Compiles the given Memoizer module into another module where the memoized function calls are defined as separate function clauses.

defmodule M do
  use Memoizer

  defmemo f(n), do: n + 100
end

M.start_link

M.f 100  # =>  200
M.f 1000 # => 1100

Memoizer.compile M, into: CompileTest

This creates a module called CompileTest as if it were defined as follows:

defmodule CompileTest do
  def f(100),  do: 200
  def f(1000), do: 1100
end

Compilation is a very slow process, especially when there are a huge number of memoized cases. However, the compiled version can be approximately 30% faster than the simple, memoized function calls. You may take advantage of the Erlang runtime allowing you to have two loaded versions of modules loaded at the same time.

defmemo(head, list)

(macro)

defmemop(head, list)

(macro)

forget(module)

forget(module) deletes all cached data of all functions under the given module.

forget(module, function)

forget(module, function) forces Memoizer to delete all cached cases of the function in the module.

forget(module, function, params)

Asks Memoizer to forget the return value associated with the function in the module when called with the params.

Blocks the caller until the cache modification takes effect.

Returns the module in order to make it simple to call Memoizer API functions in a chained manner.

learn(module, function, params, return_value)

Stores the return_value of the function in the module module associated with the arguments params.

Blocks the caller until the cache update takes effect.

If the value was already cached, this call replaces the old value with the new one.

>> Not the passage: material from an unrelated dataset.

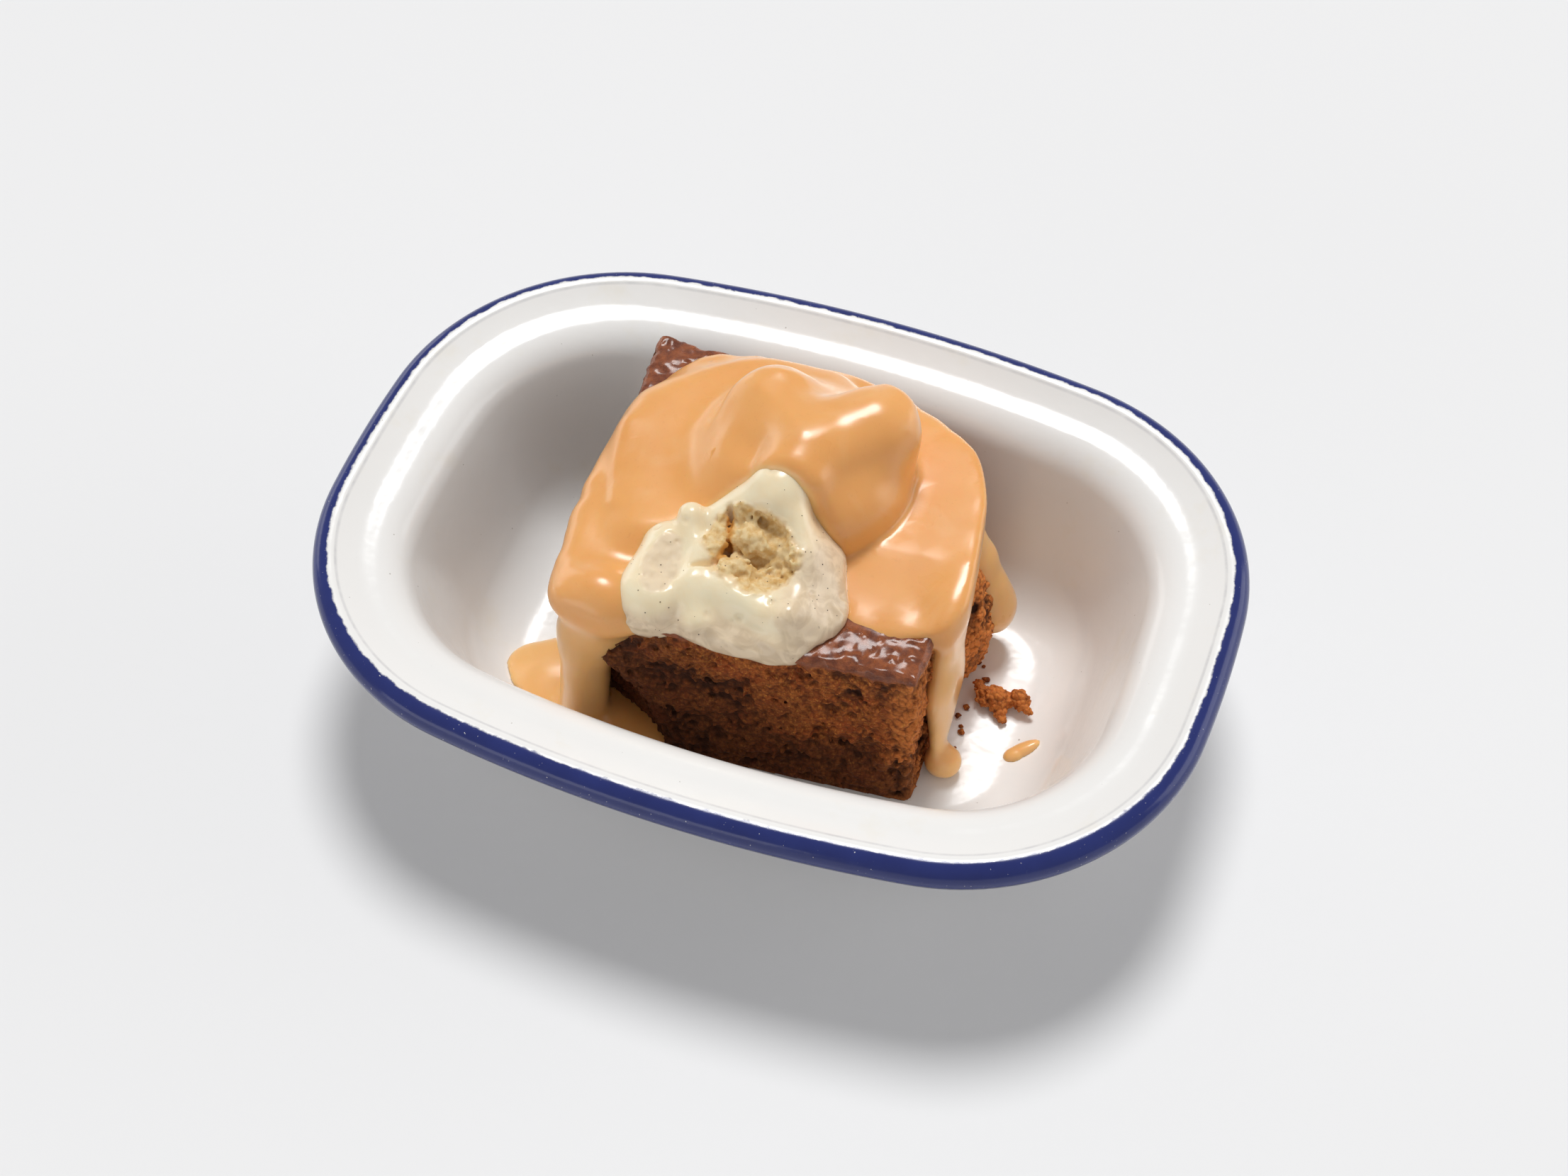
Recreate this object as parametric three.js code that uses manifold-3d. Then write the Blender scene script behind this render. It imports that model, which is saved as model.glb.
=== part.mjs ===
// Sticky toffee pudding with vanilla ice cream and toffee sauce, served in an enamelled pie dish.
// Millimetres, +Z up. The origin is on the ground under the middle of the dish, +X along its length.
import * as THREE from 'three';
import { mergeVertices } from 'three/addons/utils/BufferGeometryUtils.js';
import Module from 'manifold-3d';

const wasm = await Module();
wasm.setup();

// ---- driving dimensions ----

const DISH = {
  length: 180, width: 130.4,         // over the rolled rim
  endRadius: 247, sideRadius: 313,   // plan radii of the short ends and the long sides, mid-rim
  cornerRadius: 46.85,               // plan radius of the corners, at the rim's middle
  rimRadius: 3.4, rimHeight: 37.4,   // section of the rolled rim and the height of its middle
  sheet: 1.2,                        // enamelled steel
  wallSlope: 70,                     // degrees from level
  shoulderRadius: 9,                 // bend from the flange down into the wall
  shoulderInset: 7.4,                // from the rim's middle to where that bend starts
  flangeTop: 38.2,
  lipInset: 5.2, lipRise: 0.3, lipSlope: 20,   // the flange turns up a little before it meets the roll
  footRadius: 14,                    // inside fillet between wall and floor
};
const PLAN_STEPS = { end: 1, corner: 8, side: 3 };   // per quarter of the plan
const FILLET_STEPS = 3;
const ROLL = { steps: 8, from: 115, sweep: 290 };    // degrees round the rolled rim

const CAKE = {
  corners: [[-35, -30.8], [36, -23.4], [35, 38.5], [-42, 42.5]],    // in plan, anticlockwise
  rounding: [9, 2, 30, 1.5],         // rounding width of each corner
  top: 42.6, edge: 2,                // height and rounding width of the upper edges
};
const BULGE = { centre: [34.5, 14, 13], radii: [6, 9, 15], blend: 3 };        // crumbling right side
const TORN = [
  { centre: [-34, -33, 4], radii: [20, 13, 26], blend: 3 },          // under the front left corner
  { centre: [24, -28, 14.5], radii: [7.5, 4.6, 5], blend: 1.5 },     // pit in the front face
];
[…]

Returns the module name in order to make chaining of Memoizer calls simple.

Example

MyModule
|> Memoizer.learn(:funct, [1], "one")
|> Memoizer.learn(:funct, [2], "two")
|> Memoizer.forget(:funct, [500])
|> Memoizer.memoized?(:funct, [500]) # => false

memoized?(module, function, params)

Checks if the function in the module with the params is memoized.

module has to be a module using the Memoizer. module and function are atoms, params is the list of function arguments. The call returns true or false.